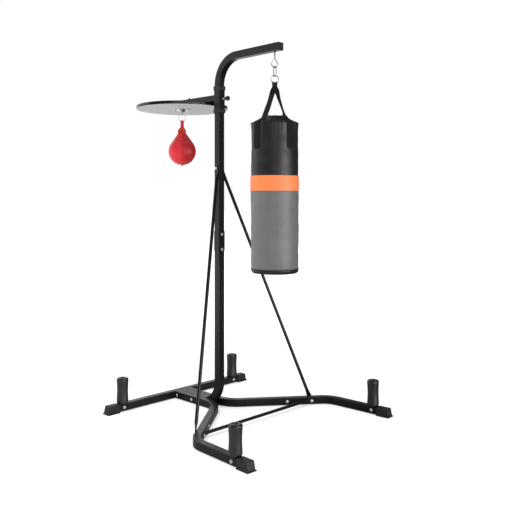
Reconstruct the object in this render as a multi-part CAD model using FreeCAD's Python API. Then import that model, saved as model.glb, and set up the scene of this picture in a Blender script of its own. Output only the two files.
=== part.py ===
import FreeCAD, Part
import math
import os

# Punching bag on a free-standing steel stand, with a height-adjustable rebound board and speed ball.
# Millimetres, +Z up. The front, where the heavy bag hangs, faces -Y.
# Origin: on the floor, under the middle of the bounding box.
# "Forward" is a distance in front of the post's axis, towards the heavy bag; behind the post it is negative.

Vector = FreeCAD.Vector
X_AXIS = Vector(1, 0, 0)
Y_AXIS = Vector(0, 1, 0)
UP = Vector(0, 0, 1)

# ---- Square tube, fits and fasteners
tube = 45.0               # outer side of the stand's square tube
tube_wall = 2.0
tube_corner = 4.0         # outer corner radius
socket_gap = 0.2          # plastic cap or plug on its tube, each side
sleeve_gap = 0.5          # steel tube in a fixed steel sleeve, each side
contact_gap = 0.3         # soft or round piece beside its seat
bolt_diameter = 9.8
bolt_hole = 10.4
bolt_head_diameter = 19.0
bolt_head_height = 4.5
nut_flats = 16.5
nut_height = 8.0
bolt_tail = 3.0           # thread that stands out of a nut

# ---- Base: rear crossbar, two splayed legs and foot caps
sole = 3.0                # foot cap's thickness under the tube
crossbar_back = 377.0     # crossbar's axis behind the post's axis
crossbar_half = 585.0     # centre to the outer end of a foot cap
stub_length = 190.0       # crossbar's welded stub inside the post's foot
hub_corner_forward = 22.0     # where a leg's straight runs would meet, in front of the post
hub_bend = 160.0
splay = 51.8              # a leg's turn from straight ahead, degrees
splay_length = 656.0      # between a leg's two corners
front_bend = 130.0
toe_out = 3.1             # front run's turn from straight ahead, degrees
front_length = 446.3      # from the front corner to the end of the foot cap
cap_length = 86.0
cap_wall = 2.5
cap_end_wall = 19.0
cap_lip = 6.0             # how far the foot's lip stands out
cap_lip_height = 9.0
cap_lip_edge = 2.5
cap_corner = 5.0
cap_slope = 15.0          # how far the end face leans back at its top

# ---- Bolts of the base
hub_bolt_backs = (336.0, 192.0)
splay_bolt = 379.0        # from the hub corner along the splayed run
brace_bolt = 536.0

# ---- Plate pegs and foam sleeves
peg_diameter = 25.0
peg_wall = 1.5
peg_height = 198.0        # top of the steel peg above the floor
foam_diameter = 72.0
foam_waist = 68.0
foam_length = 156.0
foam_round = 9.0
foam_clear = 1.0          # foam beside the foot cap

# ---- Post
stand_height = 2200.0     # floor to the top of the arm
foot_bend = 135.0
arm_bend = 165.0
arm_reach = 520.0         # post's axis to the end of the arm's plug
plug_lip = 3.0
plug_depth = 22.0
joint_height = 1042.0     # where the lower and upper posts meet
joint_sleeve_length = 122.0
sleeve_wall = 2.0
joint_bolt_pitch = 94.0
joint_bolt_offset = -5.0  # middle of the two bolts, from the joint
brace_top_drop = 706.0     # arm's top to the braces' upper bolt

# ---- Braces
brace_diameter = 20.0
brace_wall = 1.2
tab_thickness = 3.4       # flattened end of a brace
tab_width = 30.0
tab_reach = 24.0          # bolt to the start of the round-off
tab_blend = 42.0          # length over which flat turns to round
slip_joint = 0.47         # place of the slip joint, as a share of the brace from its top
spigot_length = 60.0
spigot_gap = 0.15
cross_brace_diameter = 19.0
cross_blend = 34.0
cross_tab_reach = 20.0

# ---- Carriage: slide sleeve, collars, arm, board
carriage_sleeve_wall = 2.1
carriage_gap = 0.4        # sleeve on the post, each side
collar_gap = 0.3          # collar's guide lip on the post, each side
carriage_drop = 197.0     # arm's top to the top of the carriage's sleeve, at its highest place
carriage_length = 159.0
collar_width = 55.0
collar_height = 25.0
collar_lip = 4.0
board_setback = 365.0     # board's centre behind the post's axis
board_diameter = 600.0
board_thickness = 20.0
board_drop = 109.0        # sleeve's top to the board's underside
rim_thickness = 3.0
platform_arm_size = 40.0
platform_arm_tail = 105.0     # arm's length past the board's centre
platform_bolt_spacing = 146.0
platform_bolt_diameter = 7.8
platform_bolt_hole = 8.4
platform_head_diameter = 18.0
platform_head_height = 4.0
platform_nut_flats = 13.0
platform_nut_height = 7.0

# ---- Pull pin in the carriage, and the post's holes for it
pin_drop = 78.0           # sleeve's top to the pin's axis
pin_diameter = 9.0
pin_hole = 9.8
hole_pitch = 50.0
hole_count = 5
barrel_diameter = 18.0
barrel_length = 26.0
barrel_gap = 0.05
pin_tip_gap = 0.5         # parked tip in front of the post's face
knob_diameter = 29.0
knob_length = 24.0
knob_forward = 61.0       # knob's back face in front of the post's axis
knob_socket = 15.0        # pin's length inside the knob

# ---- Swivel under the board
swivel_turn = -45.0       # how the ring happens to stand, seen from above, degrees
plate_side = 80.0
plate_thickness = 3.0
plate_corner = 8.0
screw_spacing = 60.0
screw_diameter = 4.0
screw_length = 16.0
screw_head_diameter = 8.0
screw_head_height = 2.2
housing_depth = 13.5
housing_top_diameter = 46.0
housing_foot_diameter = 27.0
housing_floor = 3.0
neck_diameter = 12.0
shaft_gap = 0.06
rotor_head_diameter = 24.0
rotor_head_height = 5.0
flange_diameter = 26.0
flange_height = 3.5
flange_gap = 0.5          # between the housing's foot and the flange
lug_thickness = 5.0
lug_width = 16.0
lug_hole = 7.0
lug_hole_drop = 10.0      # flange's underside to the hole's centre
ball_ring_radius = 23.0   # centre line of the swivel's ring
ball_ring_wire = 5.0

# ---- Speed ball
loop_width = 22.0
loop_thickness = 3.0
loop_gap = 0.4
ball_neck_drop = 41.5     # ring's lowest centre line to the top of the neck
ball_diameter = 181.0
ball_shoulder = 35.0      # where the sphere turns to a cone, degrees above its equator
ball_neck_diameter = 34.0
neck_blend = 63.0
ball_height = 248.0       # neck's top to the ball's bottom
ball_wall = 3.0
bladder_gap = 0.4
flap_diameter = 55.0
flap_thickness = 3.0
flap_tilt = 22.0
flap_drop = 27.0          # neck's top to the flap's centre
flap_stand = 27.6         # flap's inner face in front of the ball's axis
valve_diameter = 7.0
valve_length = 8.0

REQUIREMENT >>
Please write out exactly the lines from the start of the data through the line that contains "UP = Vector(0, 0, 1)", both ends included, and nothing else.

WRITTEN RESPONSE >>
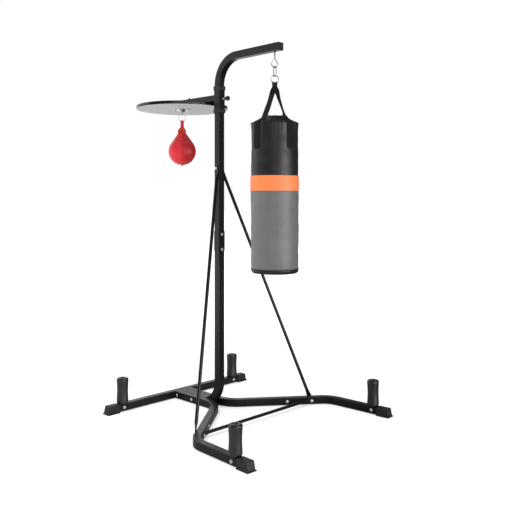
Reconstruct the object in this render as a multi-part CAD model using FreeCAD's Python API. Then import that model, saved as model.glb, and set up the scene of this picture in a Blender script of its own. Output only the two files.
=== part.py ===
import FreeCAD, Part
import math
import os

# Punching bag on a free-standing steel stand, with a height-adjustable rebound board and speed ball.
# Millimetres, +Z up. The front, where the heavy bag hangs, faces -Y.
# Origin: on the floor, under the middle of the bounding box.
# "Forward" is a distance in front of the post's axis, towards the heavy bag; behind the post it is negative.

Vector = FreeCAD.Vector
X_AXIS = Vector(1, 0, 0)
Y_AXIS = Vector(0, 1, 0)
UP = Vector(0, 0, 1)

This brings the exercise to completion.